■ Material supplied:
☆ ☆ ☆ ☆ ☆

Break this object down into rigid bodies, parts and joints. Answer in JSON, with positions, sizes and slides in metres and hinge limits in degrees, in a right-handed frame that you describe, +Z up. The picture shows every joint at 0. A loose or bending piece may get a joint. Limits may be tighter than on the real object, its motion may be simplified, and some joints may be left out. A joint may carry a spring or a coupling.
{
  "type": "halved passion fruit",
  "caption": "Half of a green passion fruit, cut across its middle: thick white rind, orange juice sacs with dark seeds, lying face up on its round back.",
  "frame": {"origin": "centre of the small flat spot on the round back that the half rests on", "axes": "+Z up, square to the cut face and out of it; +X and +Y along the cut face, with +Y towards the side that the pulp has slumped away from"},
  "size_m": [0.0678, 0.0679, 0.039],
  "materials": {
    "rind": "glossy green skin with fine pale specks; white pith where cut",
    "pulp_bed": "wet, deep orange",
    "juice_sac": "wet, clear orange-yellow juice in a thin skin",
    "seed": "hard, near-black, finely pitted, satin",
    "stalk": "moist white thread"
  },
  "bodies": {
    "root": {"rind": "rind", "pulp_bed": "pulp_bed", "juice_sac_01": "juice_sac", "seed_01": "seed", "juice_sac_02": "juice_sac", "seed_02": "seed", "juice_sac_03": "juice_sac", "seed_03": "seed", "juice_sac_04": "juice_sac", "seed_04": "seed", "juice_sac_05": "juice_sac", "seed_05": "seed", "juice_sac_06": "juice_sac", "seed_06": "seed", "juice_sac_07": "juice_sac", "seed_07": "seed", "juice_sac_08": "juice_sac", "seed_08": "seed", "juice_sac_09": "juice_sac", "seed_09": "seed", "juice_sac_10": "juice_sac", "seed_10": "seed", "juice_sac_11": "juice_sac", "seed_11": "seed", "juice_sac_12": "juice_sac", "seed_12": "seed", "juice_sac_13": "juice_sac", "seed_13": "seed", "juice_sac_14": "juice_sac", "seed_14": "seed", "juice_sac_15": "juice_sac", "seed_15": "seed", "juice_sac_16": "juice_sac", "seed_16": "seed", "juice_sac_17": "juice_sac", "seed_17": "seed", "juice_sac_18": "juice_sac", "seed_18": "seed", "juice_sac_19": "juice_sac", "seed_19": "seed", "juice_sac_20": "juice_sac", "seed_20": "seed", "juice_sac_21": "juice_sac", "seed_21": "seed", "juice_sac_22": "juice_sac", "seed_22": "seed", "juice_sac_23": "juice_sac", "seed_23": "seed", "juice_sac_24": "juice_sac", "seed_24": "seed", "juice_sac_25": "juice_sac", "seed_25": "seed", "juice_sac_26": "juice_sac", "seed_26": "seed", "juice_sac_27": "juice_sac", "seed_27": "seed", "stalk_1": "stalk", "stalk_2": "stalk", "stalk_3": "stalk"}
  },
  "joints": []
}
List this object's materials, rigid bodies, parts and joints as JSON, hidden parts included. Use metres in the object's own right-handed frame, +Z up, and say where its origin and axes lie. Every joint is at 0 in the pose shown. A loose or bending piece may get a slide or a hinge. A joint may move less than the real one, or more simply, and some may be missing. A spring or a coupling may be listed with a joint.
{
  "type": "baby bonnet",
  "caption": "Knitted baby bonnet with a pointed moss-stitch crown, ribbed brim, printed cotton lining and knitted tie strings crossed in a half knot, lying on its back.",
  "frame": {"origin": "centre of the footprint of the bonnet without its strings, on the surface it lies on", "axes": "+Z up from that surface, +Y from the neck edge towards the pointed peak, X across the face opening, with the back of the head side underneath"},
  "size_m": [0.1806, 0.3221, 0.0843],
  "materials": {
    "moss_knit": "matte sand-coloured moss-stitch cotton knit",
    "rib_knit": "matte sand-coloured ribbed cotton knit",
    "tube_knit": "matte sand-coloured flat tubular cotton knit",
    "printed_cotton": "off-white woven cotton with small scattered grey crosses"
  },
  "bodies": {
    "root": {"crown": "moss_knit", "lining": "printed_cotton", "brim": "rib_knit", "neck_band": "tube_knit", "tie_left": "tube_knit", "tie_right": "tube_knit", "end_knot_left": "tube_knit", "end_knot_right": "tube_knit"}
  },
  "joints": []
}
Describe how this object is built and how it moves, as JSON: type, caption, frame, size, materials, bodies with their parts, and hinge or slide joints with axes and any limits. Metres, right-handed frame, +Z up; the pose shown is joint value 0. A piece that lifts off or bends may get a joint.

☆ ☆ ☆ ☆ ☆

■ What you need to do: Quote exactly what appears from the line containing "List this object's" through the final line of the listing above, including both of those lines.

■ Task solution:
List this object's materials, rigid bodies, parts and joints as JSON, hidden parts included. Use metres in the object's own right-handed frame, +Z up, and say where its origin and axes lie. Every joint is at 0 in the pose shown. A loose or bending piece may get a slide or a hinge. A joint may move less than the real one, or more simply, and some may be missing. A spring or a coupling may be listed with a joint.
{
  "type": "baby bonnet",
  "caption": "Knitted baby bonnet with a pointed moss-stitch crown, ribbed brim, printed cotton lining and knitted tie strings crossed in a half knot, lying on its back.",
  "frame": {"origin": "centre of the footprint of the bonnet without its strings, on the surface it lies on", "axes": "+Z up from that surface, +Y from the neck edge towards the pointed peak, X across the face opening, with the back of the head side underneath"},
  "size_m": [0.1806, 0.3221, 0.0843],
  "materials": {
    "moss_knit": "matte sand-coloured moss-stitch cotton knit",
    "rib_knit": "matte sand-coloured ribbed cotton knit",
    "tube_knit": "matte sand-coloured flat tubular cotton knit",
    "printed_cotton": "off-white woven cotton with small scattered grey crosses"
  },
  "bodies": {
    "root": {"crown": "moss_knit", "lining": "printed_cotton", "brim": "rib_knit", "neck_band": "tube_knit", "tie_left": "tube_knit", "tie_right": "tube_knit", "end_knot_left": "tube_knit", "end_knot_right": "tube_knit"}
  },
  "joints": []
}
Describe how this object is built and how it moves, as JSON: type, caption, frame, size, materials, bodies with their parts, and hinge or slide joints with axes and any limits. Metres, right-handed frame, +Z up; the pose shown is joint value 0. A piece that lifts off or bends may get a joint.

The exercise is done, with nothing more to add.